また提出物としては求めていなくても、ほとんどの医学部の入試要項で新しい学力の3要素を入学の際に求める学生像に反映させています。
一方で久留米大学医学部では現状の選抜で十分に主体性を計っているとして、2021年度は主体性評価に係る特段の変更はないとしています。
2024年度医学部受験はどうなる?
当初の入試改革では偏差値偏重の入試はあらためられる予定でしたが、医学部入試ではそれを先取りして面接や小論文を重視して医師としての適性を計る入試が実施されてきました。また入試問題自体も他学部に比べてタキソノミーのレベルが高くより思考力を問う問題が多く見られます。
医学部入試問題の参考にもなる「ブルーノのタキソノミー」について
しかしながら今後、ベネッセのclassiやリクルートのスタディサプリに登録する生徒が増えることも想像し難い状況です。それに代わる書式も示されず、ただ「主体性評価」だけを残すとの発言はにわかには信頼することができないというのが正直な反応ではないかと思われます。高校では現高校1年生は調査書に代わる記入はしていないという現状もあります。現中学3年生からではありますが、現高校1年生が浪人した際の代替案も示されていません。

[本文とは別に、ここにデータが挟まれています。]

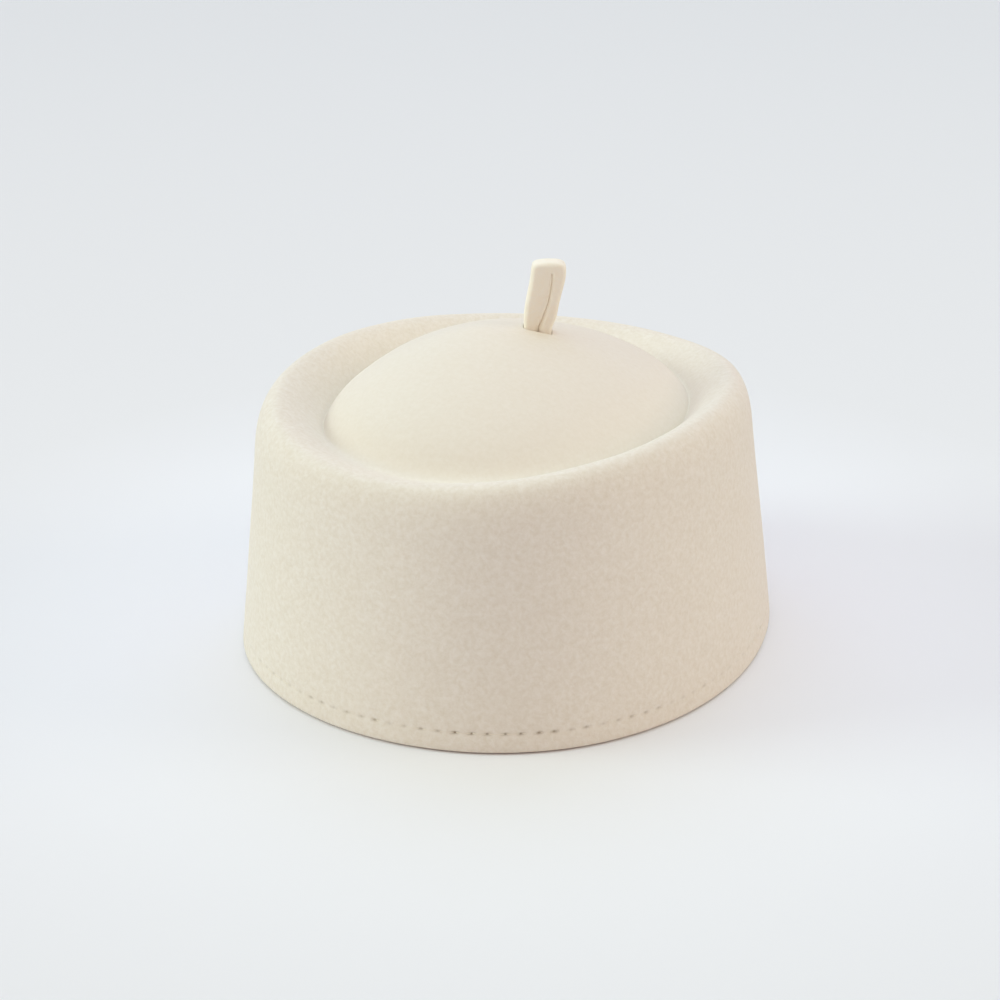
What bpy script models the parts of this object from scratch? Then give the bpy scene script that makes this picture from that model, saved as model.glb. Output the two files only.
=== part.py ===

「高大接続」に関して当初文科省が示した改革案はことごとく変更されています。このことによって多くの医学部と高校は多大な労力を払いながらも、その努力は水泡に帰しました。最も大きな影響を受けているのは医学部受験を予定している生徒や保護者です。今後入試に関して今までの入試改革に代わる施策が示されることになりますが、また振り回されるのではないかと思っている生徒、保護者が多くいることは否めません。
不確定なことが多くなっていますが、今後も入試に関する新しい情報をこのサイトでアップしていきます。